### EXERCISE DESCRIPTION
Copy every line of the listing that holds the string "root".

### MATERIAL PROVIDED
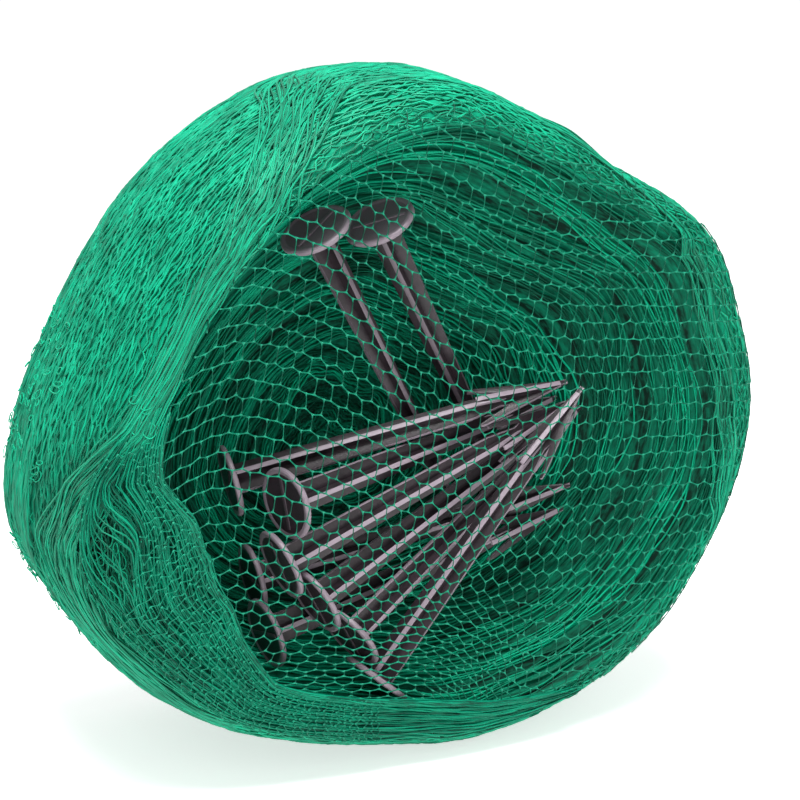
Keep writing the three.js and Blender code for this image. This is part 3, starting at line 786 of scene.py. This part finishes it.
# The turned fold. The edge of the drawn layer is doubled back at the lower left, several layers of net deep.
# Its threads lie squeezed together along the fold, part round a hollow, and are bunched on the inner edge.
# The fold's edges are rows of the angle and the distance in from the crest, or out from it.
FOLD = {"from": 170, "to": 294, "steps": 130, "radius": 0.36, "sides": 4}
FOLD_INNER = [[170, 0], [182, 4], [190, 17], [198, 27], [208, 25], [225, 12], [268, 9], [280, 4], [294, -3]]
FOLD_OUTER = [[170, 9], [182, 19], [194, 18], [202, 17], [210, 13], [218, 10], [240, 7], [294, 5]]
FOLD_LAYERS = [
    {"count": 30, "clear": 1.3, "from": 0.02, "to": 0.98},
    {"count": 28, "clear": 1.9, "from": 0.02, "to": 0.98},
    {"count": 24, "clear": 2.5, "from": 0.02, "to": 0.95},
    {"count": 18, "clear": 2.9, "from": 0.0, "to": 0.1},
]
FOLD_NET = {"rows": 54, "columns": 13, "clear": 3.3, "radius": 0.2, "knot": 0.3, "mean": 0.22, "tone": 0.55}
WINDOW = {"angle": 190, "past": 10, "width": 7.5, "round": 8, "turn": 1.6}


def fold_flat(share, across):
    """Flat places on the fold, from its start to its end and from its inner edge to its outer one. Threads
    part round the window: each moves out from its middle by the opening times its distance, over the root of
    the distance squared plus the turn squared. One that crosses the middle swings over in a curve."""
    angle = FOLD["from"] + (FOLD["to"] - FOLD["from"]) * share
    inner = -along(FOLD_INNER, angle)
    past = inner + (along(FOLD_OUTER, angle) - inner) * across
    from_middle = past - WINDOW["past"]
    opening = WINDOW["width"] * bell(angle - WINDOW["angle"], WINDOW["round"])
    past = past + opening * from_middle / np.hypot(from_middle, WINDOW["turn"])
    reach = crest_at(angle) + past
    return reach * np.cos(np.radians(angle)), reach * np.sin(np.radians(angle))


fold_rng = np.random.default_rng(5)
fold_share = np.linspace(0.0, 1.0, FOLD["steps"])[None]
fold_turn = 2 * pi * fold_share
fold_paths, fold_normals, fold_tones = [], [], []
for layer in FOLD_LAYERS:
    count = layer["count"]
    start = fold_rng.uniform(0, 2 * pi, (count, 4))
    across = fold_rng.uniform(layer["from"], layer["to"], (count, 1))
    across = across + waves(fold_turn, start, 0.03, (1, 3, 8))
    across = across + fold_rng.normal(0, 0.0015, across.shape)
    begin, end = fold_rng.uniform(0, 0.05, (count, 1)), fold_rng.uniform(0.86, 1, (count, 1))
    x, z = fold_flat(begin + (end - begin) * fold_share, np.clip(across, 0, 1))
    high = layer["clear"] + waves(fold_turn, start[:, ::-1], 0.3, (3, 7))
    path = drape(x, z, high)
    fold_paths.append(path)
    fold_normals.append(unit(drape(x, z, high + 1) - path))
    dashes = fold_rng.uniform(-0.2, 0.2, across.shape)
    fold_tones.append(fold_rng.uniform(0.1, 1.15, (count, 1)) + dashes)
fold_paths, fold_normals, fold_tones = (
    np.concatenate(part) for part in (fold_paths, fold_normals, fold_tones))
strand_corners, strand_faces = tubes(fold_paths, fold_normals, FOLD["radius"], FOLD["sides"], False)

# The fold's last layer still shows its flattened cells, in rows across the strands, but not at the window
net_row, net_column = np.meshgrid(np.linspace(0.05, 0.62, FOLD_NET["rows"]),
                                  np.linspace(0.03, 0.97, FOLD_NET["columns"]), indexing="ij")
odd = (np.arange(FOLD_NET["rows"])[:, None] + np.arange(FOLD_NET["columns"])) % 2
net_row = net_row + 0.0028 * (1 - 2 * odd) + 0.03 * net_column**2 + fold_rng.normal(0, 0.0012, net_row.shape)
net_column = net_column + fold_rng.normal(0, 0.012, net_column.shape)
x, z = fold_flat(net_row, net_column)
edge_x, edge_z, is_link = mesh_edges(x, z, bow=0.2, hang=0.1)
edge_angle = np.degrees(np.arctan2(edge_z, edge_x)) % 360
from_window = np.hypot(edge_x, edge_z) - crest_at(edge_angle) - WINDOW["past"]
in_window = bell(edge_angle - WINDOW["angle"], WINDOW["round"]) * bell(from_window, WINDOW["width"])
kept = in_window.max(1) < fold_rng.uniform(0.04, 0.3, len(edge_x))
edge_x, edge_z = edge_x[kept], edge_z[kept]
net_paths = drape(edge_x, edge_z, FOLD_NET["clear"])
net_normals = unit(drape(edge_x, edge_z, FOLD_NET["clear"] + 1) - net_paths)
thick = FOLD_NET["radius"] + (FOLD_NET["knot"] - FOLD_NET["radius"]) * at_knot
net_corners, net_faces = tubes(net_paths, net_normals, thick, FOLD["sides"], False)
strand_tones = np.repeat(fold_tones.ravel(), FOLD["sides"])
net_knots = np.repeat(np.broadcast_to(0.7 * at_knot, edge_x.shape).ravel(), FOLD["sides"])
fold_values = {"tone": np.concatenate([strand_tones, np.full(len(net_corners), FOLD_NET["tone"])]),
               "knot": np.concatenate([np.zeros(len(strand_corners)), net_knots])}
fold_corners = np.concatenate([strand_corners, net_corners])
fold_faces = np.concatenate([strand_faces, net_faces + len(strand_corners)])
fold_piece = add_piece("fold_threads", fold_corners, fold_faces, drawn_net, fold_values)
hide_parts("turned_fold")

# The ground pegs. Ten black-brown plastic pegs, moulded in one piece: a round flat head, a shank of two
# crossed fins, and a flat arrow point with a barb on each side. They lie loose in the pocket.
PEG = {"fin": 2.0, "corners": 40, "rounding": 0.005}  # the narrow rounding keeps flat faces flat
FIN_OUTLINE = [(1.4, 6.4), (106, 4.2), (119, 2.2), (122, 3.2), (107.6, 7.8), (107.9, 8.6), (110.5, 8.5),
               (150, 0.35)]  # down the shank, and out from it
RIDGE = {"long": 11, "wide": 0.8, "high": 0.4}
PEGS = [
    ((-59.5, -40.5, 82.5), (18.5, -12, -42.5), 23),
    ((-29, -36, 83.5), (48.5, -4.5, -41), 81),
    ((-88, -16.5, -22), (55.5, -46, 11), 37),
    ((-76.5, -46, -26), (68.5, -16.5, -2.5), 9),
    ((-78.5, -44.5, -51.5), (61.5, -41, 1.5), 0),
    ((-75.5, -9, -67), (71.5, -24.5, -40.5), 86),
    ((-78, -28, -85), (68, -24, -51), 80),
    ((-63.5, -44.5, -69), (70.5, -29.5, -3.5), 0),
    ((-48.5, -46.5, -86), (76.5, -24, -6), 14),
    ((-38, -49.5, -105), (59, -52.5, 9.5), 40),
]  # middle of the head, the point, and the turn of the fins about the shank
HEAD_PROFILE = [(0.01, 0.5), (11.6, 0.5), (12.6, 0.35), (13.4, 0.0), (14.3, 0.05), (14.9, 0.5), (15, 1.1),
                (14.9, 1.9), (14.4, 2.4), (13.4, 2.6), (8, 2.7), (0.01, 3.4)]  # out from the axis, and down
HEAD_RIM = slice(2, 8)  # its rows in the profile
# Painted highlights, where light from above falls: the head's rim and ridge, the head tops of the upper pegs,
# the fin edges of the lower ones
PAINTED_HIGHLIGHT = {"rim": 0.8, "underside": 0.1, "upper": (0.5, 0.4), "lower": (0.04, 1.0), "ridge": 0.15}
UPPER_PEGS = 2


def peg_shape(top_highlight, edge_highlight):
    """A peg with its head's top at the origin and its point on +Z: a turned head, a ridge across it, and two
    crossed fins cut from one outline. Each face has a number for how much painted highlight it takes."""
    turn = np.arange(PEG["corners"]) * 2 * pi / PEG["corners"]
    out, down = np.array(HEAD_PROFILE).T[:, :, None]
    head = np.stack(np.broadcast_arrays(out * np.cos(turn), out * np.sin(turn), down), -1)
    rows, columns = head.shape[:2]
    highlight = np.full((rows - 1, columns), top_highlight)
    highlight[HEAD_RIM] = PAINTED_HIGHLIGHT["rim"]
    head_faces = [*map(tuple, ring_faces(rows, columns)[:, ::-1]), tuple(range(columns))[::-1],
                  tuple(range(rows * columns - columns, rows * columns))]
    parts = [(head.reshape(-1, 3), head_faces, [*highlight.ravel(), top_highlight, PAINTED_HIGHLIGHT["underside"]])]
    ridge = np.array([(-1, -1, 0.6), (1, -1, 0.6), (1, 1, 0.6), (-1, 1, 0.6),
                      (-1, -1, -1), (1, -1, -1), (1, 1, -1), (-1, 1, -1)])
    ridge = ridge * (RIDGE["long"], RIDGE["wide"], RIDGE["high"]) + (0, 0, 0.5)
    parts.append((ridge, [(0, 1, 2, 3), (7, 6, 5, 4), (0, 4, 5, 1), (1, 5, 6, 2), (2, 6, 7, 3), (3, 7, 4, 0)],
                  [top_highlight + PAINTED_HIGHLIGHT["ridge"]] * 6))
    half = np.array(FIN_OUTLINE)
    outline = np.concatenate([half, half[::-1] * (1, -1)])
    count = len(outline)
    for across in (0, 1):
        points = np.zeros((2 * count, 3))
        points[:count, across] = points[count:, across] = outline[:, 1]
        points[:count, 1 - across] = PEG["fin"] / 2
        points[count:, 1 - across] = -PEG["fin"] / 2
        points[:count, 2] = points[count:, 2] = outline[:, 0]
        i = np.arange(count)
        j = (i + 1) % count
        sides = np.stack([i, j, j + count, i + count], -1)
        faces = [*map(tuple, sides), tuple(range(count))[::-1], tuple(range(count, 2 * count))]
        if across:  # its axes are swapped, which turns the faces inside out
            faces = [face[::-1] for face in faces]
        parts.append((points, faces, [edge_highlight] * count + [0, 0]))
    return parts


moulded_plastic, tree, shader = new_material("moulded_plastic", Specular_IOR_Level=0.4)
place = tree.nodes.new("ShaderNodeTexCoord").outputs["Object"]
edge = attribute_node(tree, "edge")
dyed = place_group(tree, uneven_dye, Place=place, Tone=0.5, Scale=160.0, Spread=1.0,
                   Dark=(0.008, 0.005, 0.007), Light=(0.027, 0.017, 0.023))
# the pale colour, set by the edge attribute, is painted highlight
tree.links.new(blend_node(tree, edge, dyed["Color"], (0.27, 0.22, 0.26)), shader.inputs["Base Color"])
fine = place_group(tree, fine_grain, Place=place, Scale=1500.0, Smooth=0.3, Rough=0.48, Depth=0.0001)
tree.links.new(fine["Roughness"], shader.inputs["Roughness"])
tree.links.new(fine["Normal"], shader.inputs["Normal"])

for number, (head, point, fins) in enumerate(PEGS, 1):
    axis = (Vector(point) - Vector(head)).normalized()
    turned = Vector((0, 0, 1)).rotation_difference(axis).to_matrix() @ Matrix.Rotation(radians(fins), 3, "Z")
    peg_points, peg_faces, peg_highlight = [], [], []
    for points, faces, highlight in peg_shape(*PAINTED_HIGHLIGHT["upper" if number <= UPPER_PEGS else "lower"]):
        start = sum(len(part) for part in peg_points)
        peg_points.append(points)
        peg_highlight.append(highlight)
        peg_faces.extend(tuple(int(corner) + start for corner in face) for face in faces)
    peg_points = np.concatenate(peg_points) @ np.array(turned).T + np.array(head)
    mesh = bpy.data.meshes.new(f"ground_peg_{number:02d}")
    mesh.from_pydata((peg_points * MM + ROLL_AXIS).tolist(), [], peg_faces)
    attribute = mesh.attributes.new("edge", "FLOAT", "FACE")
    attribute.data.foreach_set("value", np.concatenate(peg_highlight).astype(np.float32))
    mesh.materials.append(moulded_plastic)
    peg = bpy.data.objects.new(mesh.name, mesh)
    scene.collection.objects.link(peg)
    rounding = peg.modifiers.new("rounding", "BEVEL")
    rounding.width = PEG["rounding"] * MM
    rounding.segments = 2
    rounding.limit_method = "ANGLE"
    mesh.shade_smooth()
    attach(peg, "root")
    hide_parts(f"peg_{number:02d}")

### FULL ANSWER
    part round the window: each moves out from its middle by the opening times its distance, over the root of
    attach(peg, "root")